# SOURCE EXCERPT:
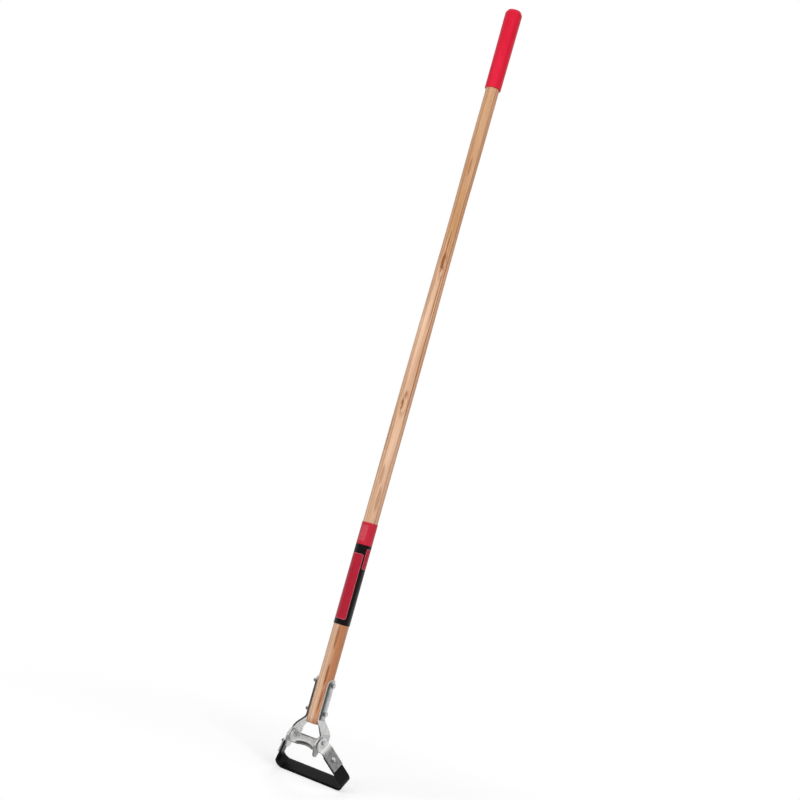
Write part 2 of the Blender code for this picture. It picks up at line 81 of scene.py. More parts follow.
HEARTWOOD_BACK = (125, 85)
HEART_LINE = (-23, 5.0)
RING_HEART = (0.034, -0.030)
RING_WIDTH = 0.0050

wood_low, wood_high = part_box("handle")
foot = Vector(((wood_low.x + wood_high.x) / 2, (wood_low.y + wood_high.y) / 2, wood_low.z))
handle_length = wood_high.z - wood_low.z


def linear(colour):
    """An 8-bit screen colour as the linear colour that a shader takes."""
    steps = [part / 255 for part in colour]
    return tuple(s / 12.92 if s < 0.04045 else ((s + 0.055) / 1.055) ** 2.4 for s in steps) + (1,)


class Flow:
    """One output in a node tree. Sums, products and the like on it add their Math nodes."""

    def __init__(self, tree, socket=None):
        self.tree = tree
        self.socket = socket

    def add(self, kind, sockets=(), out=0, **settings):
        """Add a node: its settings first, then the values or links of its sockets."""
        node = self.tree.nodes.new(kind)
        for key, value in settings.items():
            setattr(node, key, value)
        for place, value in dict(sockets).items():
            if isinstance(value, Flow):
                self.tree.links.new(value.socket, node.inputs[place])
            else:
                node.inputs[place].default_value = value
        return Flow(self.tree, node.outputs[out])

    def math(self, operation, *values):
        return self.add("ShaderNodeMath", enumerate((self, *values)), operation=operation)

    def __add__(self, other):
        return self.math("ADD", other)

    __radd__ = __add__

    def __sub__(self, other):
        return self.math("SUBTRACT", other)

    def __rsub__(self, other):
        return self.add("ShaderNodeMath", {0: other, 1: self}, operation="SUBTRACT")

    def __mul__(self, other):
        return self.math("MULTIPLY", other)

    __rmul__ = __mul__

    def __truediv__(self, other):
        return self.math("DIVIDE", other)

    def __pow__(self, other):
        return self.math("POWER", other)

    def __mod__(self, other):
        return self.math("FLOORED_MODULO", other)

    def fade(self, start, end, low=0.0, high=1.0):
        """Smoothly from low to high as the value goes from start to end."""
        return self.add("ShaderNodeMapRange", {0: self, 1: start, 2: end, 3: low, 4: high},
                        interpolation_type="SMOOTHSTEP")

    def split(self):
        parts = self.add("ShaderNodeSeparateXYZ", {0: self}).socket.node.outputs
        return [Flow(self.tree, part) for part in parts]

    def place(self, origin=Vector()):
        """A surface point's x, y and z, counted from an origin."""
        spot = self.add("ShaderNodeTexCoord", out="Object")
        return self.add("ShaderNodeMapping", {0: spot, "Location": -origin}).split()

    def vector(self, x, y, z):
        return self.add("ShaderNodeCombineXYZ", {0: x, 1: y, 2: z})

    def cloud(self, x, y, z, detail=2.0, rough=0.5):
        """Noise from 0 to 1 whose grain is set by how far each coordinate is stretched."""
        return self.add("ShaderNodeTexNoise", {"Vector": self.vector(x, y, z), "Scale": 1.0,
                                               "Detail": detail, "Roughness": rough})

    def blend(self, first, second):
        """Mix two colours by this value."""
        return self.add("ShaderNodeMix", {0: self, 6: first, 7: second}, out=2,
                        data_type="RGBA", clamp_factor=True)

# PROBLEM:
Restate the listing exactly, starting at its first line and ending at the line where "output in a" occurs; include both and no other lines.

# FINAL RESULT:
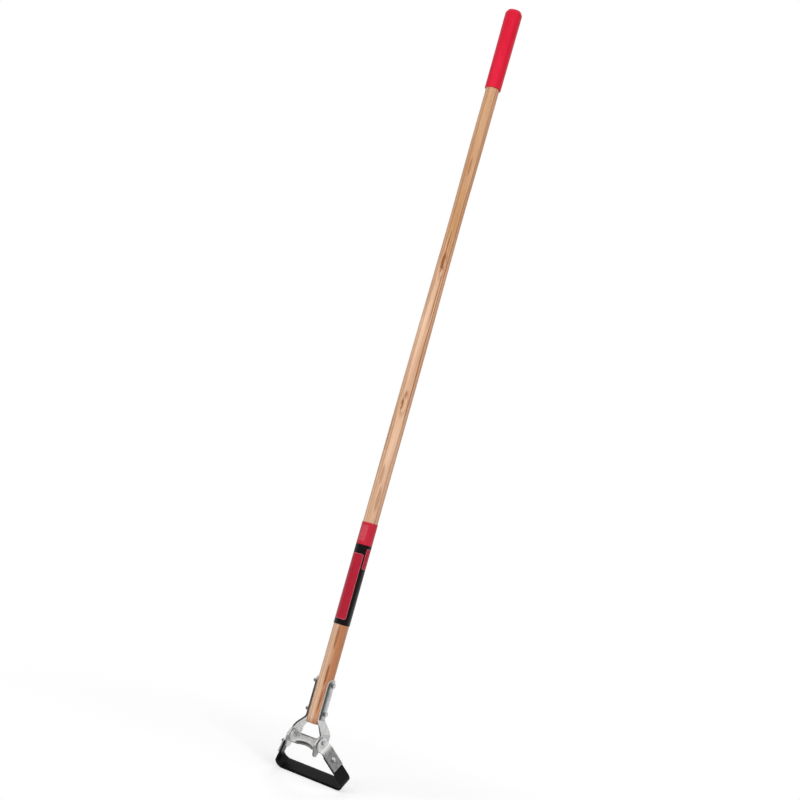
Write part 2 of the Blender code for this picture. It picks up at line 81 of scene.py. More parts follow.
HEARTWOOD_BACK = (125, 85)
HEART_LINE = (-23, 5.0)
RING_HEART = (0.034, -0.030)
RING_WIDTH = 0.0050

wood_low, wood_high = part_box("handle")
foot = Vector(((wood_low.x + wood_high.x) / 2, (wood_low.y + wood_high.y) / 2, wood_low.z))
handle_length = wood_high.z - wood_low.z


def linear(colour):
    """An 8-bit screen colour as the linear colour that a shader takes."""
    steps = [part / 255 for part in colour]
    return tuple(s / 12.92 if s < 0.04045 else ((s + 0.055) / 1.055) ** 2.4 for s in steps) + (1,)


class Flow:
    """One output in a node tree. Sums, products and the like on it add their Math nodes."""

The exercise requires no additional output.